Start with historical data
Every brand will see peaks and valleys when it comes to Amazon revenue over a calendar year. Most sellers will see the vast majority of sales occur in Q4. Brands with summer orientated products may see stronger sales during the warmer months.
Take a look at how your PPC spend was divided over the year. Total ad spend should roughly correlate with total revenue. For example, if you generated 50% of your total Amazon revenue in Q4, this should translate to approximately 50% of your total ad spend taking place in Q4. There are sometimes obvious reasons why revenue and ad spend doesn’t correlate perfectly (e.g. stock outs, launching lots of new products etc), but generally speaking, it’s a good rule of thumb.
If your PPC spend doesn’t move in line with seasonal revenue trends, there’s a good chance your campaigns are on autopilot. This means you could be spending too much during quiet periods, and not enough to capitalize on increased traffic during peak seasons.
Bobsled works directly with the Amazon Advertising team on behalf of our clients in order to benchmark anticipated PPC performance for each product category. Our ad tech partner Pacvue also provides us with valuable category performance data in relation to traffic volume and standard CPCs.
This category specific data is invaluable for determining how to allocate your Amazon PPC budget.
“Without category benchmarking you are spending within a vacuum,” explains Stefan. “We have a wealth of client ad data so we know straight away when spend levels are off, but individual brands don’t have this luxury, and need to seek out category insights. Once you have established what ‘normal’ looks like for your category, you can work backwards to see how your spend and ROI stacks up versus the competition.”
Ad type ratio
At Bobsled we find top performing advertising accounts typically have the following ad type ratio:
- 75% of spend on Sponsored Products
- 20% of spend on Sponsored Brands
- 5% of spend on Sponsored Display*
*Bobsled anticipates more budget gradually going across to Sponsored Display in the near future due to the extra features now available with this ad type.
If your ad type ratio is remarkably different to the above 75/20/5 split, there’s a good chance your strategy has major inefficiencies.
- An Amazon-focused digital agency established in 2015
- 40 team members who share best-practices across industries, programs, and processes
- Works with 70 mid-market Vendors & Sellers across Amazon’s key western markets
- Thought leaders in the space, including a Weekly Forbes column by CEO Kiri Masters, and named by Business Insider as one of 18 top Amazon solution providers
- Direct Partner relationship with Amazon Advertising, providing early access to beta programs, benchmarks, and best practices
Sponsored Products automatic vs manual ratio
We find top performing Sponsored Products campaigns typically have the following auto vs manual ratio, approximately speaking:
- 25% of Sponsored Products campaigns are Automatic
- 75% of Sponsored Products campaigns are Manual
If your auto vs manual ratio looks remarkably different to the above 25/75 split, there’s a good chance your strategy has major inefficiencies.
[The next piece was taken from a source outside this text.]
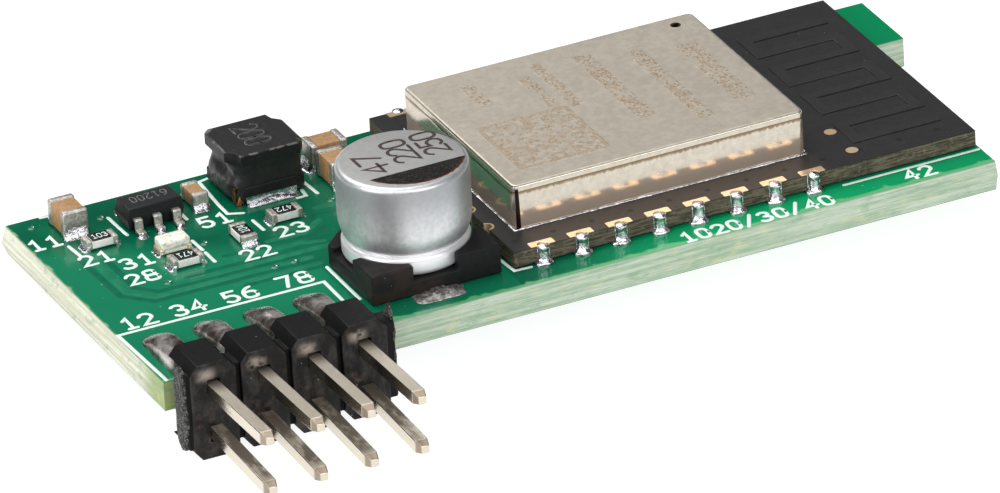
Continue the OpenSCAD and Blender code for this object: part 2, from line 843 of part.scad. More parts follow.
// A hollow-faced fillet rising to the left, drawn in x and z.
module fillet_outline(r) {
    difference() {
        square(r);
        translate([r + toe_t, r + toe_t]) circle(r, $fn = 48);
    }
}

// A film under one end of a part and the fillet in front of it; the end faces +X at x = 0.
module end_solder(depth, width, r) {
    translate([-depth, -width / 2, -film_t]) cube([depth + r, width, film_t]);
    along_y(-width / 2, width) fillet_outline(r);
}

module chip_solder() {
    color("#cfcfd2") for (chip = chips) at_chip(chip) for (turn = [0, 180]) rotate([0, 0, turn])
        translate([chip[3].x / 2, 0, 0])
            end_solder(end_share * 0.75 * chip[3].x, chip[3].y, min(fillet_r, chip[3].z));
}

// Solder under the regulator's feet, the inductor's terminals and the capacitor's leads.
module power_solder() {
    foot_l = reg_span / 2 - reg_w / 2 - 0.2;
    color("#cfcfd2") {
        at_regulator() for (turn = [90, -90], i = [-1:1])
            rotate([0, 0, turn]) translate([reg_span / 2, i * reg_pitch, film_t])
                end_solder(foot_l, reg_lead_w, reg_lead_t);
        translate([core_x, core_y, film_t]) for (turn = [90, -90]) rotate([0, 0, turn])
            translate([core_w / 2 + terminal_t, 0, 0]) end_solder(0.8, terminal_w, 0.3);
        translate([can_x, can_y, film_t]) for (turn = [90, -90]) rotate([0, 0, turn])
            translate([base_side / 2 + can_lead_reach, 0, 0])
                end_solder(can_lead_reach, can_pad_w, can_lead_t);
    }
}

on_floor() main_board();
on_floor() header_body();
for (i = [1:header_columns]) {
    on_floor() header_pin(i, upper_pin_z);
    on_floor() header_pin(i, lower_pin_z);
}
on_floor() header_solder_top();
on_floor() header_solder_bottom();
on_floor() module_board();
on_floor() module_contacts();
on_floor() module_solder();
on_floor() antenna_track();
on_floor() shield_can();
on_floor() radio_chip();
on_floor() memory_chip();
on_floor() crystal();
on_floor() module_chips();
on_floor() capacitor_can();
on_floor() capacitor_base();
on_floor() capacitor_lead(0);  // capacitor_lead_near
on_floor() capacitor_lead(180);  // capacitor_lead_far
on_floor() inductor_core();
on_floor() inductor_coil();
on_floor() inductor_resin();
on_floor() inductor_terminal(0);  // inductor_terminal_near
on_floor() inductor_terminal(180);  // inductor_terminal_far
on_floor() regulator_body();
on_floor() regulator_leads();
for (chip = capacitors) {
    on_floor() capacitor_body(chip);
    on_floor() capacitor_ends(chip);
}
for (chip = resistors) {
    on_floor() resistor_body(chip);
    on_floor() resistor_ends(chip);
    on_floor() resistor_glaze(chip);
}
on_floor() led_base();
on_floor() led_lens();
on_floor() led_ends();
on_floor() chip_solder();
on_floor() power_solder();
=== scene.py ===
"""Wireless add-on board: the looks of its carrier, pin header, supply parts, electrolytic
capacitor and shielded radio module. Lengths are millimetres on the carrier, whose top face is
z = 0 and whose near left corner is x = 0, y = 0; MM and ORIGIN turn them into the model's metres."""
import math

import bmesh
import bpy
import numpy as np
from mathutils import Matrix, Vector


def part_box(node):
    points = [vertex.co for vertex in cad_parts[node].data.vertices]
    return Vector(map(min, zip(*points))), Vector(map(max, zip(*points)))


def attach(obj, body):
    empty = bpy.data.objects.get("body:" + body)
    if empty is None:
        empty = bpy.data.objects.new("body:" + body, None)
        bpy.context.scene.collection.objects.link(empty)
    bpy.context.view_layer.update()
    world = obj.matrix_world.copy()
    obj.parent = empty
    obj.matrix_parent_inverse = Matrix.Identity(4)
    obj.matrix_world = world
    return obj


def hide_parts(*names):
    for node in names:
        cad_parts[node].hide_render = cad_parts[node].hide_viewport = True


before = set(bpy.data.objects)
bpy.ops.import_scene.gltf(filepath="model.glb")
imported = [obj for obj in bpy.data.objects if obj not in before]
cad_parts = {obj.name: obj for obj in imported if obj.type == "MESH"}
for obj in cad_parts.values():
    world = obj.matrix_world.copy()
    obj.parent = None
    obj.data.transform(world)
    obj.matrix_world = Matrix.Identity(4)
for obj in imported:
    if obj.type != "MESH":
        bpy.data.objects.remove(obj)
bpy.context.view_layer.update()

MM = 0.001
# How far the snapped left edge stands out beyond the carrier's corner.
SNAP = 0.28
carrier_low, carrier_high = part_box("main_board")
ORIGIN = np.array([carrier_low.x + SNAP * MM, carrier_low.y, carrier_high.z])
# The header's pitch and columns, then the pitch of the module's contacts, the first one's
# distance from the module's left end, and how many there are on a long side and on the left end.
PITCH, COLUMNS = 2.54, 4
CONTACT_PITCH, CONTACT_IN, SIDE_CONTACTS, END_CONTACTS = 2.0, 1.5, 8, 6
# Points closer together than this, in metres, are one point.
SAME = 1e-7
# The vent hole in the shield's top: its width, and its middle's distance from the far right corner.
VENT, VENT_IN = 0.5, np.array([1.25, 0.9])


def box_of(node):
    """Lowest and highest corner of a node, in millimetres on the carrier."""
    return [(np.array(corner) - ORIGIN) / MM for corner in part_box(node)]


def middle_of(node):
    """Middle of a node's box, in millimetres on the carrier."""
    return sum(box_of(node)) / 2


FIRST_PIN = middle_of("header_pin_upper_1")[0]
UNDERSIDE = box_of("main_board")[0][2]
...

Share of Shelf AKA Share of Voice: incorporating your brand awareness goals
A Share of Shelf analysis highlights which brands and products can be found on page one for particular keywords. Such reporting looks at which brands are occupying both paid and organic placements.
Above: Sample of an Amazon Share of Shelf analysis for the search term ‘almond butter’
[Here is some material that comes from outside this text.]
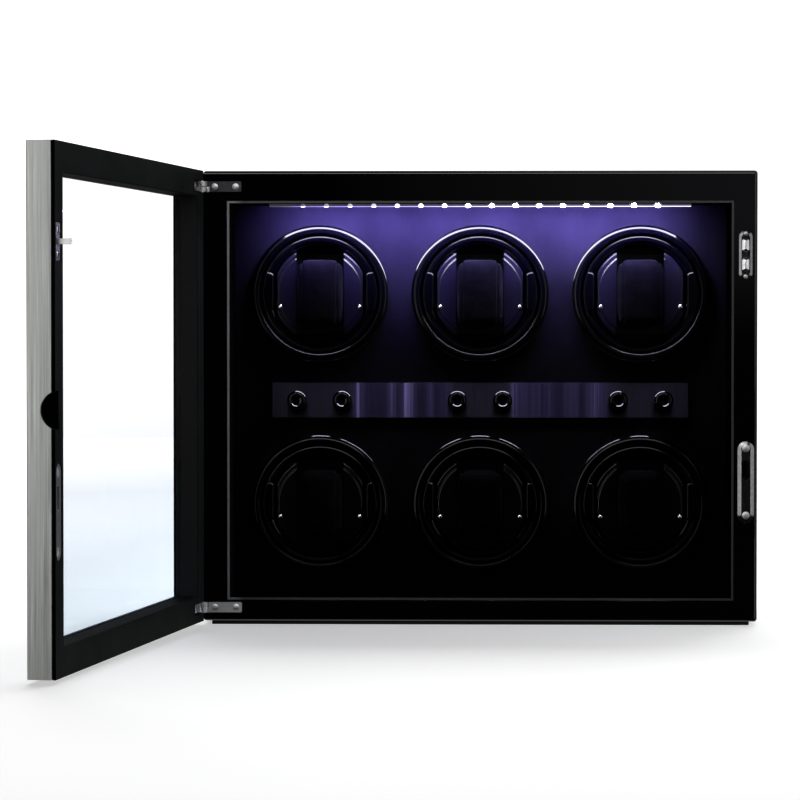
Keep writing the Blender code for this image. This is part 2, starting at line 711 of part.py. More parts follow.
def make_catch_tongue(pivot, lining):
    x = CATCH_X + HALF_WIDTH
    plate_size = (TONGUE_PLATE_WIDTH, PLATE, TONGUE_PLATE_HEIGHT)
    centre = (x, DOOR_FACE - PLATE / 2, CATCH_Z)
    tongue_plate = middle_box("catch_tongue", CHROME, centre, plate_size, pivot)
    tongue = box(
        "tongue_blade",
        None,
        (x - TONGUE_WIDTH / 2, DOOR_FACE - PLATE / 2, CATCH_Z - TONGUE_HEIGHT / 2),
        (x + TONGUE_WIDTH / 2, DOOR_FACE + TONGUE_LENGTH, CATCH_Z + TONGUE_HEIGHT / 2),
        pivot,
    )
    join(tongue_plate, tongue)
    recess = middle_box(
        "tongue_recess",
        None,
        (x, DOOR_FACE, CATCH_Z),
        (TONGUE_PLATE_WIDTH + 2 * GAP, 2 * (PLATE + GAP), TONGUE_PLATE_HEIGHT + 2 * GAP),
        pivot,
    )
    cut(lining, recess)


def make_door_lock(pivot, frame, lining):
    """Lock case let into the door's stile, with a hook that swings out of its slot."""
    x = LOCK_X + HALF_WIDTH
    plate_outline = stadium(LOCK_PLATE_WIDTH, LOCK_PLATE_HEIGHT)
    face = DOOR_FACE
    lock = prism(
        "lock_case", CHROME, plate_outline, (x, LOCK_Z), face - PLATE, face, pivot
    )
    body = box(
        "lock_body",
        None,
        (x - LOCK_BODY_WIDTH / 2, face - LOCK_BODY_DEPTH, LOCK_Z - LOCK_BODY_HEIGHT / 2),
        (x + LOCK_BODY_WIDTH / 2, face - PLATE / 2, LOCK_Z + LOCK_BODY_HEIGHT / 2),
        pivot,
    )
    barrel_z = LOCK_Z - KEY_BARREL_DROP / 2
    barrel = rod(
        "key_barrel",
        None,
        (x, (face + DOOR_FRONT - KEY_SET_BACK) / 2, barrel_z),
        KEY_BARREL,
        face - DOOR_FRONT - KEY_SET_BACK,
        "Y",
        COARSE,
        pivot,
    )
    join(lock, body, barrel)
    hollow = middle_box(
        "lock_hollow",
        None,
        (x, face, SLOT_Z),
        (LOCK_SLOT_WIDTH, 2 * (LOCK_BODY_DEPTH - 0.001), LOCK_SLOT_HEIGHT),
        pivot,
    )
    pivot_y = face - HOOK_PIVOT_DEPTH
    pin_room = rod(
        "hook_pin_room",
        None,
        (x, pivot_y, HOOK_PIVOT_Z),
        HOOK_PIN + GAP,
        HOOK_PIN_LENGTH + 2 * GAP,
        "X",
        SMALL,
        pivot,
    )
    cut(lock, hollow, pin_room)

    recess = prism(
        "lock_recess",
        None,
        stadium(LOCK_PLATE_WIDTH + 2 * GAP, LOCK_PLATE_HEIGHT + 2 * GAP),
        (x, LOCK_Z),
        face - PLATE - GAP,
        face + PAST,
        pivot,
    )
    room = box(
        "lock_room",
        None,
        (
            x - LOCK_BODY_WIDTH / 2 - GAP,
            face - LOCK_BODY_DEPTH - GAP,
            LOCK_Z - LOCK_BODY_HEIGHT / 2 - GAP,
        ),
        (x + LOCK_BODY_WIDTH / 2 + GAP, face + PAST, LOCK_Z + LOCK_BODY_HEIGHT / 2 + GAP),
        pivot,
    )
    barrel_room = rod(
        "barrel_room", None, (x, face, barrel_z), KEY_BARREL + GAP, 0.06, "Y", COARSE, pivot
    )
    cut(lining, recess, room, barrel_room)
    cut(frame, barrel_room)

    half_arm = HOOK_ARM / 2
    tip_z = HOOK_PIVOT_Z + HOOK_REACH
    hook = box(
        "lock_hook",
        MOTOR_STEEL,
        (x - HOOK_THICKNESS / 2, pivot_y - half_arm, HOOK_PIVOT_Z - half_arm),
        (x + HOOK_THICKNESS / 2, pivot_y + half_arm, tip_z),
        pivot,
    )
    nose = box(
        "hook_nose",
        None,
        (x - HOOK_THICKNESS / 2, pivot_y - half_arm - HOOK_NOSE_REACH, tip_z - HOOK_NOSE_HEIGHT),
        (x + HOOK_THICKNESS / 2, pivot_y, tip_z),
        pivot,
    )
    pin = rod(
        "hook_pin",
        None,
        (x, pivot_y, HOOK_PIVOT_Z),
        HOOK_PIN,
        HOOK_PIN_LENGTH,
        "X",
        SMALL,
        pivot,
    )
    join(hook, nose, pin)


# ---------------------------------------------------------------- catch and strike on the case


def jaw_outline(side):
    """A jaw with both ends sloped to a blunt nose. side is 1 above the tongue and -1 below it."""
    half, nose, slope = JAW_WIDTH / 2, JAW_WIDTH / 5, JAW_NOSE
    near, far = side * JAW_NEAR, side * JAW_FAR
    right = [(nose, near), (half, near + side * slope), (half, far - side * slope), (nose, far)]
    return right + [(-x, h) for x, h in reversed(right)]


def make_case_hardware():
    catch = prism(
        "catch_body",
        CHROME,
        stadium(CATCH_PLATE_WIDTH, CATCH_PLATE_HEIGHT, 4),
        (CATCH_X, CATCH_Z),
        FRONT_Y,
        FRONT_Y + PLATE,
    )
    body = box(
        "catch_box",
        None,
        (CATCH_X - CATCH_BODY_WIDTH / 2, FRONT_Y + PLATE / 2, CATCH_Z - CATCH_BODY_HEIGHT / 2),
        (CATCH_X + CATCH_BODY_WIDTH / 2, FRONT_Y + CATCH_DEPTH, CATCH_Z + CATCH_BODY_HEIGHT / 2),
    )
    join(catch, body)
    pocket = middle_box(
        "catch_pocket",
        None,
        (CATCH_X, FRONT_Y, CATCH_Z),
        (CATCH_POCKET_WIDTH, 2 * CATCH_POCKET_DEPTH, CATCH_POCKET_HEIGHT),
    )
    cut(catch, pocket)
    for side, name in ((1, "catch_jaw_upper"), (-1, "catch_jaw_lower")):
        prism(
            name, CHROME, jaw_outline(side), (CATCH_X, CATCH_Z), FRONT_Y, FRONT_Y + JAW_DEPTH
        )

    strike = prism(
        "lock_strike_plate",
        CHROME,
        stadium(LOCK_PLATE_WIDTH, LOCK_PLATE_HEIGHT),
        (LOCK_X, LOCK_Z),
        FRONT_Y,
        FRONT_Y + PLATE,
    )
    slot = middle_box(
        "strike_slot",
        None,
        (LOCK_X, FRONT_Y, SLOT_Z),
        (LOCK_SLOT_WIDTH, 0.02, LOCK_SLOT_HEIGHT),
    )
    cut(strike, slot)


# ---------------------------------------------------------------- the whole object

make_case()
make_liner_and_back()
make_facia()
for knob in knobs():
    make_knob(*knob)
for rotor in rotors():
    make_rotor(*rotor)
make_door()
make_case_hardware()
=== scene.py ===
"""The watch winder box's looks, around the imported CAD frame. Metres, +Z up, the open front faces -Y."""

import math

import bmesh
import bpy
import numpy as np
from mathutils import Matrix, Vector, noise
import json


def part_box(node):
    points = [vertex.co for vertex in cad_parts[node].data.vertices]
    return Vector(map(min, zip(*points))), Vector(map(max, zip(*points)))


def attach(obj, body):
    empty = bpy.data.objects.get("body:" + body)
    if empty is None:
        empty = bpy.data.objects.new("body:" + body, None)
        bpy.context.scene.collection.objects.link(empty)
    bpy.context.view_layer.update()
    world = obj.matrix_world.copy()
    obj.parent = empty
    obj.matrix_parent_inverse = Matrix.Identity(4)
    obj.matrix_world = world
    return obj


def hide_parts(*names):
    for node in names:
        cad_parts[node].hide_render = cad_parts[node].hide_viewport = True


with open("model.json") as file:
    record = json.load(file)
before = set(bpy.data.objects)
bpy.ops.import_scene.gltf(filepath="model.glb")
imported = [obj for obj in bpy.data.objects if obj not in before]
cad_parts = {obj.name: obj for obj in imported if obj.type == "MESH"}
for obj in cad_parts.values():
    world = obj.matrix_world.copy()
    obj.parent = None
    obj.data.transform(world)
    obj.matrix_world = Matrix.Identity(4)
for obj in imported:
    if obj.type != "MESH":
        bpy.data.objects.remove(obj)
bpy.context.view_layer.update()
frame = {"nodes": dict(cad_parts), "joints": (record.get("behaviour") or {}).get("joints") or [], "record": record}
scene = bpy.context.scene

# ---------------------------------------------------------------- places, from the frame

case_low, case_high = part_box("cabinet_case")
liner_low, liner_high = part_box("interior_liner")
facia_low, facia_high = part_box("facia_panel")
strip_low, strip_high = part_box("control_strip")
bar_low, bar_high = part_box("led_bar")
pad_low, pad_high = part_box("base_pad")
front_y, back_y, facia_y = case_low.y, case_high.y, facia_low.y
middle_z = (case_low.z + case_high.z) / 2
door_width, door_height = case_high.x - case_low.x, case_high.z - case_low.z
gap = pad_low.z + case_low.z - pad_high.z  # between touching pieces, all over the CAD
joints = {j["name"]: j for j in frame["joints"]}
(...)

Brands should determine which search terms are most critical for market share domination over the long term, and run regular Share of Shelf reports to see how their products are performing versus direct competitors. If a brand is underperforming from an organic perspective across these critical search terms, they may need to increase their PPC spend so they can effectively compete.
💡 Check out Amazon Share of Shelf: Benchmarking Performance
Other factors that can commonly impact Amazon ad spend
- Lack of universal negative keywords. Using a list of universal negative keywords brands can prevent unwanted ad spend before new campaigns launch. If you don’t have a list of universal negative keywords, you are probably overspending with your auto campaigns.
- Bid management optimization with tech solutions. Even brands that manually optimize bid management every week can’t compete with AI powered tools. Our recommendation; utilize a bid management tech solution to automatically optimize bids on a daily level with defined rule updates.
- Bid type ratio not optimized. Bobsled recommends experimenting with all 3 bid types, but it’s likely certain bid types will perform better than others. Review your Sponsored Products Placement report and implement strategy updates where necessary.
Above: For this account, there’s enough data to suggest ‘Fixed’ and ‘Dynamic - Up & Down’ bid types need bidding strategy updates
Map out your optimization strategy
“The next is to use all of the above data points to map out a 90 day optimization strategy,” says Stefan. “At Bobsled we analyze current performance and make concrete predictions about how we can improve Click Through Rate, Cost Per Click and ACoS. Rather than ongoing tinkering without a plan, this gives us a tangible goal to work towards.”